Her behavior didn’t change but her thoughts on marriage became very different. Her marriage was very new and she was hoping it’d last. With her parents’ late in the game surprise split, longevity didn’t seem like something she could take for granted. Moreover, she realized that a relationship’s longevity doesn’t equal permanence. It seemed like any marriage could end at any time.
“I made my husband promise over and over again that he wasn’t going to leave me when we were in our 60s,” she said, laughing. “I think that it was one of those things where you’re sort of, you’re kind joking, but only half joking.”

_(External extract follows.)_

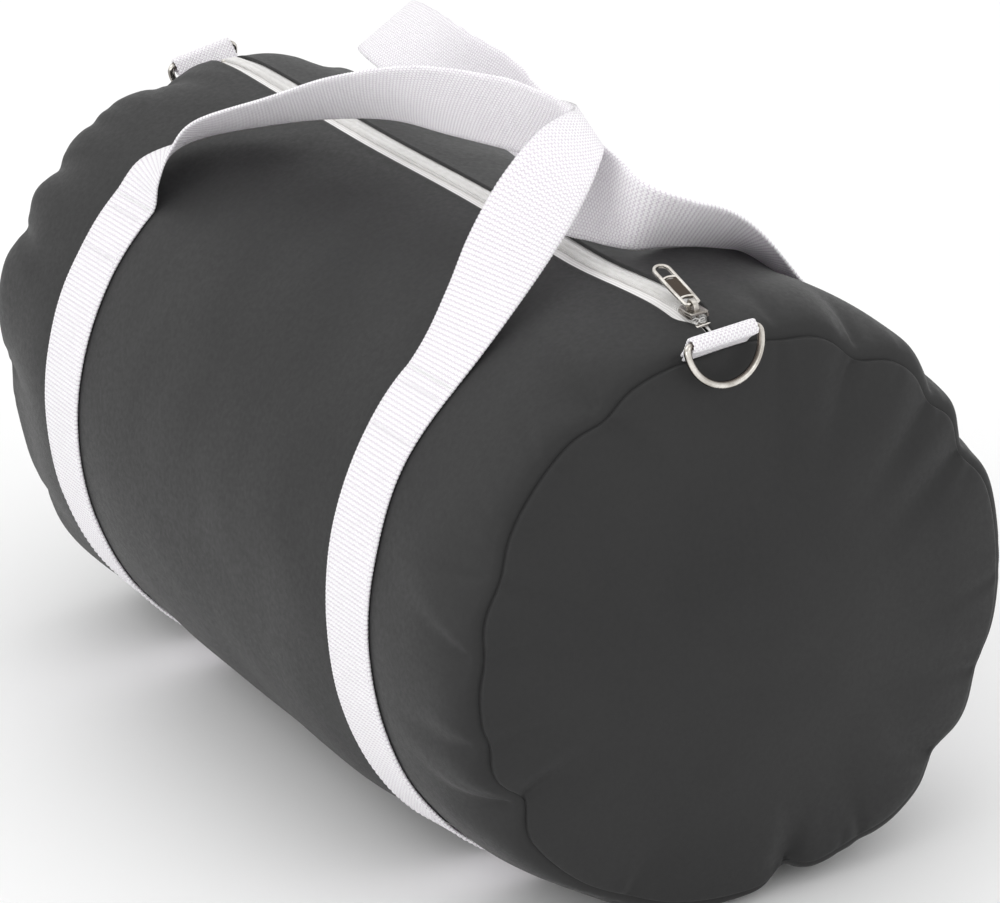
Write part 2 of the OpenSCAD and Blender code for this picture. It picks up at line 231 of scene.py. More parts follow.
def tape_material():
    """Knitted zip tape: fine lines along its length."""
    n = Nodes("zip_tape", Roughness=0.75, Sheen_Weight=0.15)
    u, v = n.uv()
    height = n.math("MULTIPLY_ADD", n.wave(u, 1.0 * MM), 0.25, n.wave(v, 1.3 * MM))
    n.feed(n.shader, Base_Color=n.ramp(height, (0.76, 0.74, 0.73), (0.93, 0.92, 0.91), -1.0, 0.5),
           Normal=n.bump(height, 0.5, 0.12))
    return n.mat


def coil_material():
    """White nylon monofilament."""
    n = Nodes("zip_coil", Roughness=0.35)
    n.feed(n.shader, Base_Color=n.ramp(n.noise(300.0, 2.0, 0.5), (0.80, 0.79, 0.77),
                                       (0.90, 0.89, 0.88), 0.3, 0.7))
    return n.mat


def nickel_material():
    """Bright nickel plate with a little handling wear, and painted dark reflections: dark brown where
    the piece's value says so.
    """
    n = Nodes("nickel", Metallic=1.0)
    worn = n.noise(160.0, 4.0, 0.6)
    bright = n.ramp(worn, (0.46, 0.43, 0.39), (0.84, 0.81, 0.76), 0.3, 0.7)
    # Painted dark reflection: the piece's per-point value mixes the plate towards dark brown, standing
    # for dark surroundings mirrored in the metal.
    n.feed(n.shader, Base_Color=n.mix(n.attribute("painted_dark_reflection"), bright, (0.075, 0.058, 0.045, 1)),
           Roughness=n.scaled(worn, 0.14, 0.30, 0.3, 0.7),
           Normal=n.bump(n.noise(1400.0, 2.0, 0.5), 0.12, 0.03))
    return n.mat


def thread_material(name, low, high):
    """Twisted sewing thread."""
    n = Nodes(name, Roughness=0.6)
    twist = n.noise(2200.0, 2.0, 0.5)
    n.feed(n.shader, Base_Color=n.ramp(twist, low, high, 0.35, 0.65), Normal=n.bump(twist, 0.4, 0.08))
    return n.mat


def binding_material():
    """Dark bias tape over the seam allowance."""
    n = Nodes("binding_tape", Roughness=0.8)
    n.feed(n.shader, Base_Color=n.ramp(n.noise(500.0, 3.0, 0.6), grey(0.018), grey(0.032)),
           Normal=n.bump(n.noise(1500.0, 2.0, 0.5), 0.4, 0.1))
    return n.mat


MATERIALS = {
    "body_nylon": nylon_material(),
    "webbing": webbing_material(),
    "zip_tape": tape_material(),
    "zip_coil": coil_material(),
    "nickel": nickel_material(),
    "white_thread": thread_material("white_thread", (0.84, 0.82, 0.85), (0.94, 0.93, 0.95)),
    "grey_thread": thread_material("grey_thread", grey(0.020), grey(0.034)),
    "binding_tape": binding_material(),
}


# ---- mesh helpers --------------------------------------------------------

def to_frame(points):
    """Points in mm about the body's centre line, as metres in the shared frame."""
    return np.asarray(points, float) * MM + np.array([0, 0, AXIS_Z * MM])


def mesh_piece(node, kind, points, faces, slot, body, uvs=None):
    """A smooth mesh object that stands for a CAD node, rides on a body (unless that is None) and
    takes its finish from a slot. uvs gives one (length, width) pair for each point, in metres."""
    name = node + "_" + kind
    mesh = bpy.data.meshes.new(name)
    mesh.from_pydata([tuple(p) for p in points], [], [tuple(int(i) for i in f) for f in faces])
    mesh.update()
    if uvs is not None:
        layer = mesh.uv_layers.new(name="UVMap")
        corner = np.empty(len(mesh.loops), dtype=np.int64)
        mesh.loops.foreach_get("vertex_index", corner)
        layer.data.foreach_set("uv", np.asarray(uvs, dtype=np.float32)[corner].ravel())
    mesh.polygons.foreach_set("use_smooth", [True] * len(mesh.polygons))
    obj = bpy.data.objects.new(name, mesh)
    bpy.context.collection.objects.link(obj)
    mesh.materials.append(MATERIALS[slot])
    if body is not None:
        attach(obj, body)
    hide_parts(node)
    return obj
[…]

5. The Woman Who Studied Her Parents’ Divorce For What Not to Do
Sydney, a mom of two from Arkansas, was 17 when her parents divorced — old enough to understand why her parents’ marriage fell apart and who to blame.
“I was very angry with my dad,” she said. “He cheated for over half of my parents’ 20-year marriage. It felt like a betrayal to our entire family.”
Her anger at her father’s infidelity pushed her to be more serious about her own relationships. “I never dated casually,” she said. “It was almost always long-term relationships.”
After the hurt she felt when her parents split, Sydney studied her parents marriage. She wanted to understand why her mother and father’s failed in hopes that she wouldn’t repeat the same mistakes. Over the years, she came to realize their divorce stemmed from a lack of communication. Once she was married herself, she erred on the side of over-communicating.
Her parents’ divorce also hammered home the need for intimacy between spouses. After realizing her parents were never affectionate with each other, she set up personal benchmarks for intimacy in her marriage. “I also keep track of how frequently we have sex,” she said. “I have loose parameters for how often we should be having sex and make extra effort if we fall below my arbitrary guidelines.”